Article: Important Steps to Connect your Estate Plan to your Financial Plan

Coordinating your financial asset titles and beneificary designations with your estate planning docuemnt is a crucial step to ensure your wishes are carried out.

January 3, 2023

By: Ryan A. Brown, Esq.

Estate planning and financial planning can save time, money, and hassle for you, your family and your friends. However, estate planning documents are most useful when your financial accounts and assets work together with the appropriate title and beneficiary designations. After you complete your estate planning documents, it is crucial to have your estate planning attorney and financial planner talk, to ensure that your financial assets coordinate with the estate plan. The process is highly dependent upon your financial assets, insurance, retirement accounts, and how your estate plan is structured, so it is best for you advisors to work directly with each other.

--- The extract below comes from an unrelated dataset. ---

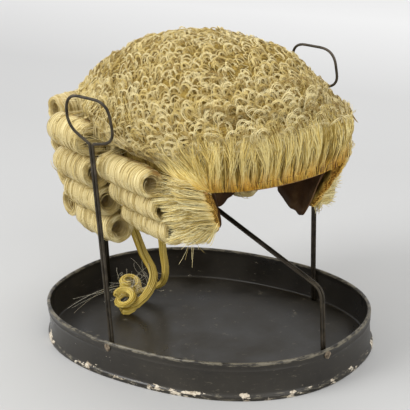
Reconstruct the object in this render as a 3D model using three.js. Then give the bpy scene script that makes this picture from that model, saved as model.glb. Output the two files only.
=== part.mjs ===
// A horsehair court wig resting on the wire frame of its oval tin tray.
// Millimetres, +Z up. The origin is the middle of the tray's underside,
// and +X is the tray's long way, towards the wearer's face.
import * as THREE from 'three';

// Tray
const trayLength = 300;
const trayWidth = 228;
const trayHeight = 33;
const traySquareness = 2.3;
const sheetThickness = 1.4;
const rimBead = 3.2;
const footBeadHeight = 4.6;
const footBeadOut = 1.2;
const wallWaist = 1.2;
const traySides = 48;

// Wires
const wireDiameter = 2.4;
const wireGap = 0.3;
const wireClear = 0.8;
const wireBendSteps = 3;
const handleTop = 246;
const rightHandleAngle = -101;
const rightHandleLean = 6;
const leftHandleAngle = 64;
const leftHandleLean = 10;
const loopWidth = 47;
const loopHeight = 39;
const loopBend = 14;
const supportAngle = -14;
const supportRise = 84;
const supportUnderCurl = 2;
const supportBend = 9;
const supportSpacing = 8;
const supportLoopWidth = 40;
const supportLoopHeight = 26;

// Wig
const wigTurn = -21.6;
const headMid = 24;
const headHalfLength = 110;
const headHalfWidth = 80;
const headTop = 258;
const headLow = 110;
const capThickness = 1.8;
const hairDepth = 16;
const frontEdge = 177;
const ridgeHeight = 226;
const sideLine = 200;
const flapTip = 137;
const earNotch = 181;
const napeEdge = 118;
const cornerTurn = 44;
const flapEnd = 63;
const flapCurl = 11;
const notchEnd = 104;
const bindingWidth = 3.4;
const bindingThickness = 1.2;
const lockDepth = 12;
const weftSide = 4;
const weftBack = 20;
const seatGap = 0.3;
const hairSeat = 2.8;

// Curls and tails
const rollRadius = 14.4;
const rollLength = 68;
const curlBore = 0.42;
const curlSides = 12;
const curlTop = 198;
const sideCurlTop = 182;
const curlLine = curlTop + rollRadius + 2;
const tailThickness = 8;
const tailSides = 6;
const rightTailBeside = 9;
const leftTailBeside = 25;
const ringletRadius = 8;
const ringletTurns = 2.5;

const fullTurn = 2 * Math.PI;
const radians = THREE.MathUtils.degToRad;
const { clamp, lerp, smoothstep } = THREE.MathUtils;

const spanTurns = (from, to, steps) => (
  Array.from({ length: steps + 1 }, (_, i) => lerp(from, to, i / steps)));

// Collects the faces of one closed body and gives it as a geometry facing out.
class Skin {
  constructor() {
    this.corners = [];
    this.faces = [];
    this.known = new Map();
  }

  corner(point) {
    const key = point.toArray().map((value) => Math.round(value * 1e4)).join(',');
    if (!this.known.has(key)) {
      this.known.set(key, this.corners.length);
      this.corners.push(point);
    }
    return this.known.get(key);
  }

  triangle(a, b, c) {
    const face = [this.corner(a), this.corner(b), this.corner(c)];
    if (new Set(face).size === 3) this.faces.push(face);
  }

  // Joins two rows of as many points by a strip of faces.
  band(lower, upper, closed) {
    const count = closed ? lower.length : lower.length - 1;
    for (let i = 0; i < count; i += 1) {
      const next = (i + 1) % lower.length;
      this.triangle(lower[i], lower[next], upper[next]);
      this.triangle(lower[i], upper[next], upper[i]);
    }
  }

  geometry() {
    let volume = 0;
    for (const [a, b, c] of this.faces) {
      volume += this.corners[a].dot(this.corners[b].clone().cross(this.corners[c]));
    }
    const index = this.faces.flatMap(([a, b, c]) => (volume < 0 ? [a, c, b] : [a, b, c]));
    const places = this.corners.flatMap((point) => point.toArray());
    const geometry = new THREE.BufferGeometry();
    geometry.setAttribute('position', new THREE.Float32BufferAttribute(places, 3));
    geometry.setIndex(index);
    geometry.computeVertexNormals();
    return geometry;
  }
}

// A closed wall between two grids of points that have the same rows and columns.
function wallGeometry(outer, inner, closed) {
  const skin = new Skin();
  const last = outer.length - 1;
  for (let i = 0; i < last; i += 1) {
    skin.band(outer[i], outer[i + 1], closed);
    skin.band(inner[i + 1], inner[i], closed);
  }
  skin.band(inner[0], outer[0], closed);
  skin.band(outer[last], inner[last], closed);
  if (!closed) {
    const column = (grid, j) => grid.map((row) => row[j]);
    const end = outer[0].length - 1;
    skin.band(column(outer, 0), column(inner, 0), false);
    skin.band(column(inner, end), column(outer, end), false);
  }
  return skin.geometry();
}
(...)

Here are some suggested steps to discuss with your attorney and financial planner after your estate plan is complete:

  1. Check Beneficiary Designations. Whether you have a Trust or just a basic Last Will and Testament, a beneficiary designation on an account, retirement policy, or in a real estate transfer-on-death deed can supersede your estate planning documents. It is important to ensure that your beneficiary designations on each account work to reinforce and not override your estate plan. Your attorney may advise you to name your Revocable Trust as the sole beneficiary or a contingent beneficiary of your accounts so that the asset does not have to be retitled by the probate court after your death. Tax rules come into play with specific types of accounts, so you may have different beneficiary designations for retirement vs. non-retirement accounts. Make sure to check your workplace life insurance and retirement accounts, as well as any non-employer accounts.
  2. Check Title. If you have a joint title on an account, real estate, or other assets, and a joint owner survives you, they will typically become the sole owner of the asset, regardless of what your Will or Trust says. This may be appropriate in some cases, but in other cases you may want to make your Revocable Trust the owner of an asset during your lifetime, or add a new spouse or other individual as a joint owner with right of survivorship. Your attorney should prepare any necessary real estate deeds, but you may need your financial planner to help retitle your investment accounts.
  3. Consider Creditor Protection. In many states, including Virginia, Maryland, and the District of Columbia, spouses can title their real estate as "tenants by the entireties." This special type of title provides both a survivorship benefit – if one spouse dies, the other remains the sole owner by operation of law – and protection from separate creditors – if a creditor is pursuing one spouse, the joint "tenants by the entireties" asset is usually unreachable by the creditor. In a few states, including Virginia, financial accounts and other intangible assets can be titled as "tenants by the entireties." If you are married, your estate planning attorney may recommend that you have your financial planner or banker add this type of title to investments and other savings or checking accounts.
  4. Safekeep your Last Will and Testament. The one original copy of your signed Last Will and Testament has special legal significance. After someone dies, the executor needs to take the original copy of the Will to the local probate court in order to transfer any probate assets. In Arlington County, Fairfax County, the City of Alexandria, and most Maryland counties, you can take your Will to the courthouse and have the Probate Clerk (in Virginia) or the Register of Wills (in Maryland) hold onto the original for safekeeping. This ensures that your executor will not have to go on a scavenger hunt to find the original, and helps ensure your wishes are carried out.
  5. Write an Advice Letter. One of the best ways you can help your executors, trustees, and agents, is by writing an advice letter. This can include additional wishes, beyond what is included in your legal documents, as to how you want your affairs managed upon your incapacity or death. Most importantly, your advice letter should describe who to call and where to find assets and important documents. Include the name and phone number of your financial planner, estate planning attorney, accountant, insurance agent, and the location of any safe or safe deposit box keys, your original Last Will and Testament, life insurance policies, real estate deeds, and any other important documents. This can save significant time for the people taking care of you or your financial affairs. We have another article and a sample advice letter template to get you started.

If you already have an estate planning attorney and financial planner, you’re doing a great job planning for the future. Ensuring that your financial planner and estate planning attorney work together provides an even more powerful team to help take care of you and your chosen beneficiaries.